Scikit-learn implements the interface of the Estimator class, and subclasses have .fit(X, y=None)m .transform() and .predict() methods. Some have .predict_proba() methods. The "algorithm cheat sheet" is an attempt to show how touse the package's features to obtain desired results.

Suppose you are interested in the probability that a given team wins a game given the appearance of a particular play i that game. This allows coaches to answer questions like "should we punt on this fourth down?". This is therefore a classification problem, under the assumption that players are independent (which seems to be a ridiculous assumption, but in fact works pretty well(,

The janitorial steps will involve looking at the data. Does it suffer frmo class imballances (e.g. many more wins than losses)? Does it need centering and scaling. How do I split my data set into training and prediction sets?

A first study showed a histogram of # of plays vs. remaining time showed a major spike just before halftime and smaller spikes before the quarters due to the use of timeouts. The predictive technique used was "random forests." Testing the predictions was performed on both true and false negatoves and positives. Calibration is important for predictive forecasts. Sometimes you will need to use domain knowledge to wring information out of the data.

Trey showed a number of graphics, showing various statistics which my total lack of football knowledge didn't allow me to interpret sensibly. He pointed out some of his important omissions, being quite frank about the shortcomings of his methodology. Feature engineering depends on subtleties of the data, and no confidence intervals are given. Putting models into production is difficult, and data serialization has not yet been suitably standardized.

Data science may not bet easy, but it can be very rewarding. Read more from @treycausey (trey dot causey at gmail dot com) or at thespread.us.

Q: Does what you are doing become less effective over time?
A: In the NFL case most teams don't trust statistics, so it is difficult to get coaches to implement stats-based decisions making. In the larger context, if you get really good at predicting a particular phenomenon, you would expect performace to decline over time due to changing behavior.

Q: Are there particular teams who are making visibly good or bad decisions?
A: Yes. It's easy to see which coaches aren't optimizing at all, but even the best teams still have a way to go.
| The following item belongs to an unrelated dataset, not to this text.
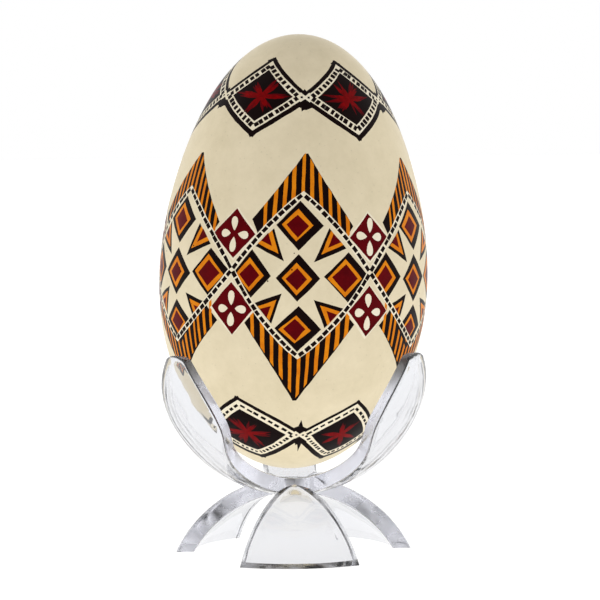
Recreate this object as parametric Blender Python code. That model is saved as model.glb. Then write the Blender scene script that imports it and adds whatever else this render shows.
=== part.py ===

The New York Times has a "fourthdownbot" that is fun.

Q: Are you trying to develop mental constructs of what is right and wrong in feature engineering?
A: That's a philosophical divide in the data science communities; some prefer more parsimonious models, which should yields actionable features, others prefer highly parameterized models with better predictive ability.

Q: Do you understand more about the features in your data as you work with it?
A: Yes, all the time, and the new features aren't always obvious at first. This is basically a knowledge representation problem. Sometimes there is just no signal ...

Q: How are you giving the coaches this data?
A: I can't tell you how. Cellphone communications are forbidden on the sidelines.

Q: Are you REALLY good at fantasy football?
A: Fantasy football's scoring system is highly variable; a lot of research shows that some scoring features can't be predicted. Usually FF's busy time is Trey's busy time too, so he tends to play like other people do and say "he's looking good this week."

Thanks to all speakers for their amazing talks, and thanks to the group for hosting me.